TO BE DONE: Only the lines from the one containing "Continue the FreeCAD" through the one containing "return to_flap(cut(bent_tube(points, HANDLE_R, 30), [rib]))" are wanted. Give them again exactly, both ends included.

DATA SUPPLIED:

--------------------------------

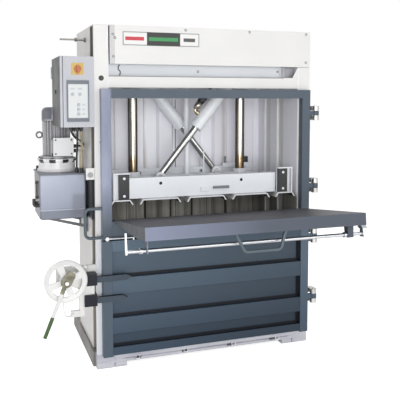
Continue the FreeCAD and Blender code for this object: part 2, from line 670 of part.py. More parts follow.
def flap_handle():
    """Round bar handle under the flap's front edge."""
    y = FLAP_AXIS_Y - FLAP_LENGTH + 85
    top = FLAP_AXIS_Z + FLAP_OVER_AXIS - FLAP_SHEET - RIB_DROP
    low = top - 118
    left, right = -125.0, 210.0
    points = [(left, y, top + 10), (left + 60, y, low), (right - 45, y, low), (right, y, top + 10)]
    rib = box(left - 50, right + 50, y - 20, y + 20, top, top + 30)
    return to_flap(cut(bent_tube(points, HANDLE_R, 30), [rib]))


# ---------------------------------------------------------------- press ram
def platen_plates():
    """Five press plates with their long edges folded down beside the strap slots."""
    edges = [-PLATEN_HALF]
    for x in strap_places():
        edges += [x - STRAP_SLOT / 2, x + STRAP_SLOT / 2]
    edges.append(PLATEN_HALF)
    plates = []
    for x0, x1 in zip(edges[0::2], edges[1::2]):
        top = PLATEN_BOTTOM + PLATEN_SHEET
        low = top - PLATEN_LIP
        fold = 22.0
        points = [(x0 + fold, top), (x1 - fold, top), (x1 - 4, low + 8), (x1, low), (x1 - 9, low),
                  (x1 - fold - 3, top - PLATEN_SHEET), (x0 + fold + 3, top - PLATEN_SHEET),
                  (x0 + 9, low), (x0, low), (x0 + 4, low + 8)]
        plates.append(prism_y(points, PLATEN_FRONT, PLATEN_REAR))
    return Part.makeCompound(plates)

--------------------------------

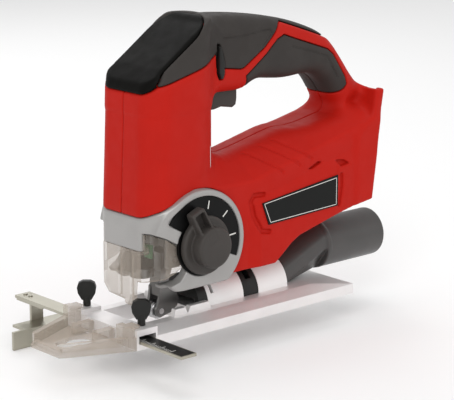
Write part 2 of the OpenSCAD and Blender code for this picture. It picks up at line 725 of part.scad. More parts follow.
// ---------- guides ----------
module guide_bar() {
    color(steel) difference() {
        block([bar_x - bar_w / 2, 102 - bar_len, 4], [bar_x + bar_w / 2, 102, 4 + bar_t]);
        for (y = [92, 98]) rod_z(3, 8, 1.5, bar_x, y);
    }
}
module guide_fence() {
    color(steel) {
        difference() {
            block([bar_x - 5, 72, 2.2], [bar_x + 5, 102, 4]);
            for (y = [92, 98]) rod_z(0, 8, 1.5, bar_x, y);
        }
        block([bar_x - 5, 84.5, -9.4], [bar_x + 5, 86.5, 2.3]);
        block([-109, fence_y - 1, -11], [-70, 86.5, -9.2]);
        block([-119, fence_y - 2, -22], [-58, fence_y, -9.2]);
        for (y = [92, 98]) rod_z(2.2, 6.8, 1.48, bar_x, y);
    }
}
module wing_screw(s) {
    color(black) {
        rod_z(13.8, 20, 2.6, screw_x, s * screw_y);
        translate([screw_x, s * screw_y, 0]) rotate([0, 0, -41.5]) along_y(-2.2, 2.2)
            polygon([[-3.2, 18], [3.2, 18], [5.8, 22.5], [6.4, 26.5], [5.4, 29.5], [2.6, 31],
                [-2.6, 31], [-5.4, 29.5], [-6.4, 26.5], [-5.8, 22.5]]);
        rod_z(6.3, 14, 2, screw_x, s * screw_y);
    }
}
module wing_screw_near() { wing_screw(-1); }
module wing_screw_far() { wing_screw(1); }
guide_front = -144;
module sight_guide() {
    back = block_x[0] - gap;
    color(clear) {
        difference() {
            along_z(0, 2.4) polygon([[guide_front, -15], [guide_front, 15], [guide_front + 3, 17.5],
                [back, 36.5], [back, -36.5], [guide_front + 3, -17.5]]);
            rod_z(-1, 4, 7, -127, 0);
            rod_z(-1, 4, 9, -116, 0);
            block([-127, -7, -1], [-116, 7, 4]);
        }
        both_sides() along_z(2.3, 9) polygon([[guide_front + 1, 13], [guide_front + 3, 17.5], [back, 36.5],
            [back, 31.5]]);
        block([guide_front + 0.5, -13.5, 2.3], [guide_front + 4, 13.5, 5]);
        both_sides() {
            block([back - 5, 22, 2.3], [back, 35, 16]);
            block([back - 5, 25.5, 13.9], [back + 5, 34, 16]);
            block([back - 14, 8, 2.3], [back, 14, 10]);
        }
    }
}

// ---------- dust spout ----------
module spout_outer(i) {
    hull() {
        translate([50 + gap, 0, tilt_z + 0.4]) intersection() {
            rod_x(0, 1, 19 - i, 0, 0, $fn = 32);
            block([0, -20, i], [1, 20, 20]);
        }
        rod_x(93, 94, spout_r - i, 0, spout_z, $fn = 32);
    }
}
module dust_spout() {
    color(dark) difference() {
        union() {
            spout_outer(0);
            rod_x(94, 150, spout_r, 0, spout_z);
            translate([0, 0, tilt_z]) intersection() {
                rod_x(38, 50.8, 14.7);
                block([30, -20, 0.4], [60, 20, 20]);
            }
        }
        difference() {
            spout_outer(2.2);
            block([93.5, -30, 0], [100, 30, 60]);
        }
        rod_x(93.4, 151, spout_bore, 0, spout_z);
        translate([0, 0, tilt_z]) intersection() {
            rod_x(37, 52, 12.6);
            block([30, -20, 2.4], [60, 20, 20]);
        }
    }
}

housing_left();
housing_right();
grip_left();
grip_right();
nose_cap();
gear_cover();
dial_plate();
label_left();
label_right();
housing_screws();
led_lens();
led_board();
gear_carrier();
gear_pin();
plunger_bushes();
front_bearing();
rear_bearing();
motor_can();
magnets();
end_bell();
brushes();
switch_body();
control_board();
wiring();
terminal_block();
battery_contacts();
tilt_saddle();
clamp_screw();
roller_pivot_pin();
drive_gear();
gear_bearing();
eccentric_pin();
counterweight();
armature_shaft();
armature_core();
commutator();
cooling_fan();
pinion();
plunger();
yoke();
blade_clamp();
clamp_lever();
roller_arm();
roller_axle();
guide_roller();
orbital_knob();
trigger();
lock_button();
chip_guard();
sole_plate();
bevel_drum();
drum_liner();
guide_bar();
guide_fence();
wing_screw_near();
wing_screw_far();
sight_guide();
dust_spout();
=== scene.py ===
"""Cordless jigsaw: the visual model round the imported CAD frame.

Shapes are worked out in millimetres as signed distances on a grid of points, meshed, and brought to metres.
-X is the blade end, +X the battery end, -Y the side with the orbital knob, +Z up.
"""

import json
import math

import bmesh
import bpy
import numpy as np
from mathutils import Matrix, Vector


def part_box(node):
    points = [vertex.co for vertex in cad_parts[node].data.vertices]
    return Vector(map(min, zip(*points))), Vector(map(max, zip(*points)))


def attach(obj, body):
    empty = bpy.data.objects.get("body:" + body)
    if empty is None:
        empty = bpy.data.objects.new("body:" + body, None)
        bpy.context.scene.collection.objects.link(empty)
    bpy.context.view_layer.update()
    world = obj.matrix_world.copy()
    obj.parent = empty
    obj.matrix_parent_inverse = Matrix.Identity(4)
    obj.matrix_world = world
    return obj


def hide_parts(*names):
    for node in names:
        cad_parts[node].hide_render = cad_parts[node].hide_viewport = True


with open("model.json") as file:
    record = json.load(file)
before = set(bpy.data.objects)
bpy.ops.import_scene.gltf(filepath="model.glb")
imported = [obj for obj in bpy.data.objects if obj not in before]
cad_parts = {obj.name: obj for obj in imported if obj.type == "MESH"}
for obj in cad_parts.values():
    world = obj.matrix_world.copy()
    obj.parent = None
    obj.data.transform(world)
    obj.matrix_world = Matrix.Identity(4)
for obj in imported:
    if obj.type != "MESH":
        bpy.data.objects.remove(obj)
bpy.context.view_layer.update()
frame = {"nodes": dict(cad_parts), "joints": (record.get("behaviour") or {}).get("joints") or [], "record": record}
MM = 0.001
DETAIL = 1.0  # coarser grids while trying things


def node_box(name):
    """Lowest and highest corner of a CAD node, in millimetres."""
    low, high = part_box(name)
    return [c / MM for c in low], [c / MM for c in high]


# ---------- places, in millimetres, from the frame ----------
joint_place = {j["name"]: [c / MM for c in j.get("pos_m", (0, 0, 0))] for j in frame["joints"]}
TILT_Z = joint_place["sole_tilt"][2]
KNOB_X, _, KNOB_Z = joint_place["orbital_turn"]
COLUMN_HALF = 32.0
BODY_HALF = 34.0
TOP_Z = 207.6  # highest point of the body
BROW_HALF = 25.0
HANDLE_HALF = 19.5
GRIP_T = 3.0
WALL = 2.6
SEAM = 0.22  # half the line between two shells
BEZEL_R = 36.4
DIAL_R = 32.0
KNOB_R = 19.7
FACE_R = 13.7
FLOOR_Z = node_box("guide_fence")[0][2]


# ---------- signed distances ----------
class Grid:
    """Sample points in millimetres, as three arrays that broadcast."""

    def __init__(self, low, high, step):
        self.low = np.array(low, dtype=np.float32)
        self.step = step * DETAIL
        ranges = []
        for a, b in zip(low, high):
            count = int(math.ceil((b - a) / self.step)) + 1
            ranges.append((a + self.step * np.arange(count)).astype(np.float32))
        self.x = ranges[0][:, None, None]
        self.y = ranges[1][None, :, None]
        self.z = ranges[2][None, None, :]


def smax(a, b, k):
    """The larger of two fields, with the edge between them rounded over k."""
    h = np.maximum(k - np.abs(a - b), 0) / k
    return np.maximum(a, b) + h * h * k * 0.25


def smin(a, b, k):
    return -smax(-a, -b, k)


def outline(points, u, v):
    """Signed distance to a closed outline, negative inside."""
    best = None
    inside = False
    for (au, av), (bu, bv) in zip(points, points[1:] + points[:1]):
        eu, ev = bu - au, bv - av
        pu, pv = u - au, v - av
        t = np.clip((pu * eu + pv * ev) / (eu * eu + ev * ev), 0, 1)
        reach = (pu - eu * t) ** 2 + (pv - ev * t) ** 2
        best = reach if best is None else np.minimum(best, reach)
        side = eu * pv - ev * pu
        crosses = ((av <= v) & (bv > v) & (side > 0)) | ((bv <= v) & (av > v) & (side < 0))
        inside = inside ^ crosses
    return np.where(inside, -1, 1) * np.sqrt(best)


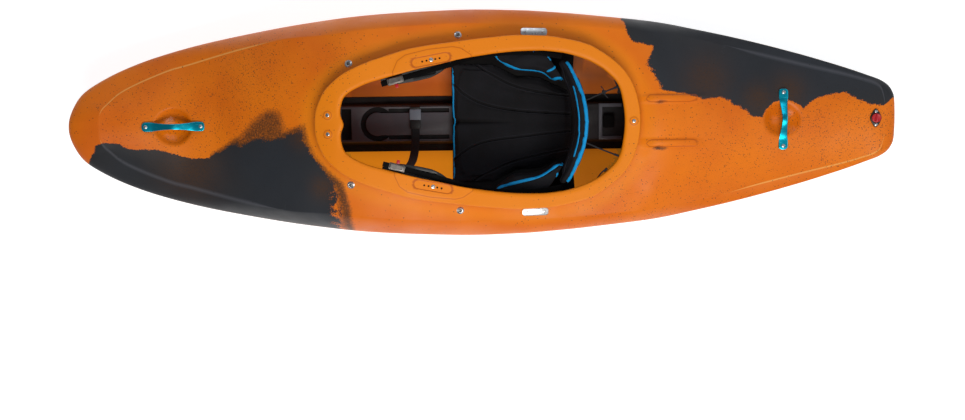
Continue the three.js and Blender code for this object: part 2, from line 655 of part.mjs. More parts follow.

--------------------------------

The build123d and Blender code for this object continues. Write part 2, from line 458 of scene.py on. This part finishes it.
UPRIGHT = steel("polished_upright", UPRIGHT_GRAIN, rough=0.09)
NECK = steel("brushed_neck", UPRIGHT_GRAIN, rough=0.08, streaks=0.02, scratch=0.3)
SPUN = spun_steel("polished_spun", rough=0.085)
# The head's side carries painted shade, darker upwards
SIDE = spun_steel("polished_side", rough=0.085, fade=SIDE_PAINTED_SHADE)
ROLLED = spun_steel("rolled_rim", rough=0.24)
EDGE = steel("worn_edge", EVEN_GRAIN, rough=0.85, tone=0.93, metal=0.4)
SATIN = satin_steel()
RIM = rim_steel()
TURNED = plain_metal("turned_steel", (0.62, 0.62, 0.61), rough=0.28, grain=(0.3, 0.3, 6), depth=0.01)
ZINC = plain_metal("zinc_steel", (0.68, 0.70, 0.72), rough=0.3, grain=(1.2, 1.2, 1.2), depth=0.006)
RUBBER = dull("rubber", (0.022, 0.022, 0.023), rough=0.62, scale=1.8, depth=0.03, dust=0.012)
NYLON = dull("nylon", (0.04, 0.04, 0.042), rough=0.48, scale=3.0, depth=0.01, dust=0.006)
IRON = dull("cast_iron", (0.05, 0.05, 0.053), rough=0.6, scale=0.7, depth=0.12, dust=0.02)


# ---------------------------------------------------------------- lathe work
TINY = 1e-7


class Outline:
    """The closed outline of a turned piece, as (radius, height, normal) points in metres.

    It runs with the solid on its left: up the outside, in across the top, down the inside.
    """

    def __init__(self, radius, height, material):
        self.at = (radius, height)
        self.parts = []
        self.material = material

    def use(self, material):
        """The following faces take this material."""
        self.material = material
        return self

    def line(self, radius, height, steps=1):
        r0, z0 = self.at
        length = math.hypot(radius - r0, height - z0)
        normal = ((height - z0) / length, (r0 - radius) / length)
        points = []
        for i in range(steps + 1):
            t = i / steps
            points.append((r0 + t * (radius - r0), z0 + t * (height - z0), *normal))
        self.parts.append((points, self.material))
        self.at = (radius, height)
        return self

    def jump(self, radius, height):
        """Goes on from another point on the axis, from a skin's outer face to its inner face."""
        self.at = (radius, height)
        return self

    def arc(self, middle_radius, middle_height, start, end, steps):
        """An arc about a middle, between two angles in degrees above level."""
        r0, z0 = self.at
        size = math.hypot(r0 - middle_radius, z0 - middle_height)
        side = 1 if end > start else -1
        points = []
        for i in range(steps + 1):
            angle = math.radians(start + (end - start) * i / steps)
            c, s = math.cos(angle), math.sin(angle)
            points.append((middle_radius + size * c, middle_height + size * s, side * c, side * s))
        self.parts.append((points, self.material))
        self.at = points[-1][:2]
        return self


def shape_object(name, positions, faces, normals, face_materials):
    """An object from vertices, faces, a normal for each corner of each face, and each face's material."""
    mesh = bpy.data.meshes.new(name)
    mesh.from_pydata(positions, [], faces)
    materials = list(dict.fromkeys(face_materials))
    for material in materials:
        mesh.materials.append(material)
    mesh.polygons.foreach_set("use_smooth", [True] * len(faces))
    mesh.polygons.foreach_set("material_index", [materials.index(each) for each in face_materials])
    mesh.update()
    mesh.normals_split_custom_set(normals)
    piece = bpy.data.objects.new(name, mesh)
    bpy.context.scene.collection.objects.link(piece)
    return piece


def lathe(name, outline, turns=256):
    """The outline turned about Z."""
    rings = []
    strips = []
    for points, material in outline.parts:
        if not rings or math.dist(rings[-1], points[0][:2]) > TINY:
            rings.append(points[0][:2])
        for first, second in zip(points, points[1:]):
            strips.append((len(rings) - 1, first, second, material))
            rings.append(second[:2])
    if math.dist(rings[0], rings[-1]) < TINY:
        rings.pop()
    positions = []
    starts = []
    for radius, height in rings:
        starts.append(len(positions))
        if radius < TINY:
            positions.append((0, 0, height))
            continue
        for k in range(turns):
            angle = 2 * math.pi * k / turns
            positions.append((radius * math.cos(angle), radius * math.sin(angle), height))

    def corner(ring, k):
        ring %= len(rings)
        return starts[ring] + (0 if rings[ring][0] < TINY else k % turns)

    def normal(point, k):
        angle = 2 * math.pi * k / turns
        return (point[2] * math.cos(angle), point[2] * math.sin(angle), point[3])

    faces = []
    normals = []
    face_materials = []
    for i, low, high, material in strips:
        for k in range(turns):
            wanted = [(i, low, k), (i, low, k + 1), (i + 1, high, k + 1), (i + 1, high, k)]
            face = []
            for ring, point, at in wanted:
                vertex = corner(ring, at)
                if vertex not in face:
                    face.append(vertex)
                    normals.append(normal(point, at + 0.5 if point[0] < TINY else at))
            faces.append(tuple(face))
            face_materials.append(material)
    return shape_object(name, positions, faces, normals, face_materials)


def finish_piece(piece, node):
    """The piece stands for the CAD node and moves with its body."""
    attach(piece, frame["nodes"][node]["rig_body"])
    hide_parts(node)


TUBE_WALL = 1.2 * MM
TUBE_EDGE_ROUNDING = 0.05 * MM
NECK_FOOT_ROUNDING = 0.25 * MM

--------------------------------

SOLUTION FOR THIS TASK:
Continue the FreeCAD and Blender code for this object: part 2, from line 670 of part.py. More parts follow.
def flap_handle():
    """Round bar handle under the flap's front edge."""
    y = FLAP_AXIS_Y - FLAP_LENGTH + 85
    top = FLAP_AXIS_Z + FLAP_OVER_AXIS - FLAP_SHEET - RIB_DROP
    low = top - 118
    left, right = -125.0, 210.0
    points = [(left, y, top + 10), (left + 60, y, low), (right - 45, y, low), (right, y, top + 10)]
    rib = box(left - 50, right + 50, y - 20, y + 20, top, top + 30)
    return to_flap(cut(bent_tube(points, HANDLE_R, 30), [rib]))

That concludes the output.